Account takeover was once reserved for high-end products: designer fashion, drones and other expensive electronics, luxury perfumes and cosmetics. However, now it’s growing rapidly in the $100 to $500 transaction range, causing the method to spike across many more transactions in apparel and consumer electronics. Kothari is expecting a particular spike in these industries and in high-end perfume and cosmetics this holiday season.

Kothari said the only industry among those tracked in the Global Fraud Index that was not facing a sharp increase in account takeover fraud was alcohol, tobacco and cannabis, where stolen financials are still generating enough success to keep fraudsters in business.

 

The Difference Between Stolen Financials and Account Takeover

Stolen financials are classic fraud, the proverbial “snatch and grab,” Kothari said. Simply put, criminals use someone else’s credit card information to transact and have goods delivered to them.

The problem with this method (from a fraudster’s perspective) is that everybody knows about it. Merchants, eCommerce platforms and payment processors have learned to expect this type of fraud, so when they invest in new defenses, they focus on identifying, preventing and stopping stolen financial fraud. And they’ve apparently done a pretty good job, leading many criminal syndicates to develop new strategies.

With account takeover, the fraudster takes control of one or more of a customer’s accounts — typically including the user’s email account, so that any correspondence about security, account details or password resets will go to him instead of the rightful recipient.

When account takeover is performed successfully, the retailer just sees an existing customer with a good track record placing an order being shipped to a new location. Customers with a longstanding relationship with a merchant may already have multiple addresses on file, anyway, Kothari noted. If the address is the only element that looks different, the transaction won’t raise any red flags, because that’s all the merchant sees.

That makes this type of fraud very difficult for merchants to identify and mitigate, said Kothari, and that, in turn, gives it a higher success rate than stolen financials.

From the consumer’s point of view, it may not be obvious that someone else has logged in or used their account, especially if the fraudster was smart and targeted a seldom-used account. Kothari said criminals can optimize this strategy by going after, say, the account where a customer autopays their water bill, which they visit once or twice a year.
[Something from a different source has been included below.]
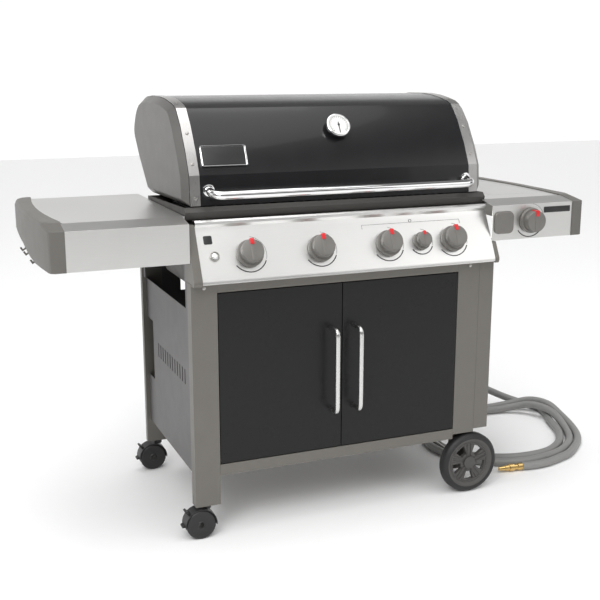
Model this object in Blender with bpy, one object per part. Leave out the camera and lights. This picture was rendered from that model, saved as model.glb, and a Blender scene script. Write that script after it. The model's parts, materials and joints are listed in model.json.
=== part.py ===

Once they’ve determined the correct email and password combination, said Kothari, they can take that knowledge to other sites — because, unfortunately, most people have poor security hygiene and recycle passwords across many sites rather than coming up with a unique one for each account.

Kothari noted that all of this has been made even easier as the amount of personal data available to fraudsters continues to grow and as more identifying credentials make their way onto the Dark Web following data breaches like the one at Equifax.

With stolen financials, said Kothari, one merchant takes the hit and consumers get their money back, whereas with account takeover consumers may see fraud across multiple accounts.

“The merchant is a victim as much as the consumer,” observed Webster. “Consumers and retailers are on the wrong side of cybercrooks — and we need to unite and fight back with better data.”

 

The Difference Between Account Takeover and Friendly Fraud

Kothari made a simple distinction between these two tactics. With account takeover, the shipping address changes. With friendly fraud, the shipping address remains the same while the consumer/fraudster challenges one or more transactions, Kothari said.

In addition, while merchants may not be able to see it, underlying transaction data (actual IP address, device data, etc.) for friendly fraud originates from the actual customer, whereas account takeover activity originates from a member of a criminal syndicate hundreds or thousands of miles away who’s trying their best to mask their activity.

Friendly fraud may be difficult for merchants to identify, but Kothari said retailers have made strides toward reducing it by making it easier for legitimate customers to resolve issues and complete returns so they don’t feel compelled to have their bank issue a chargeback (as their only recourse). This has helped weed out accidental friendly fraud from those who are deliberately abusing the system.

“The retailer isn’t doing anything wrong,” Kothari said. “Most retailers can’t be expected to identify account takeover the way we do [at Signifyd], since merchants can only see what they’re transacting or what is presented to them by their eCommerce platform.”

Consumers, Kothari said, can help reduce and prevent account takeover fraud across all merchants by setting stronger passwords that do not contain common words or plain text. Most of all, the use of unique passwords for each account will reduce the impact from account takeover for all of us.

He admits it’s inconvenient, but it makes a significant difference. Until a better authentication technique ousts the static password, he said, it’s the best thing we’ve got.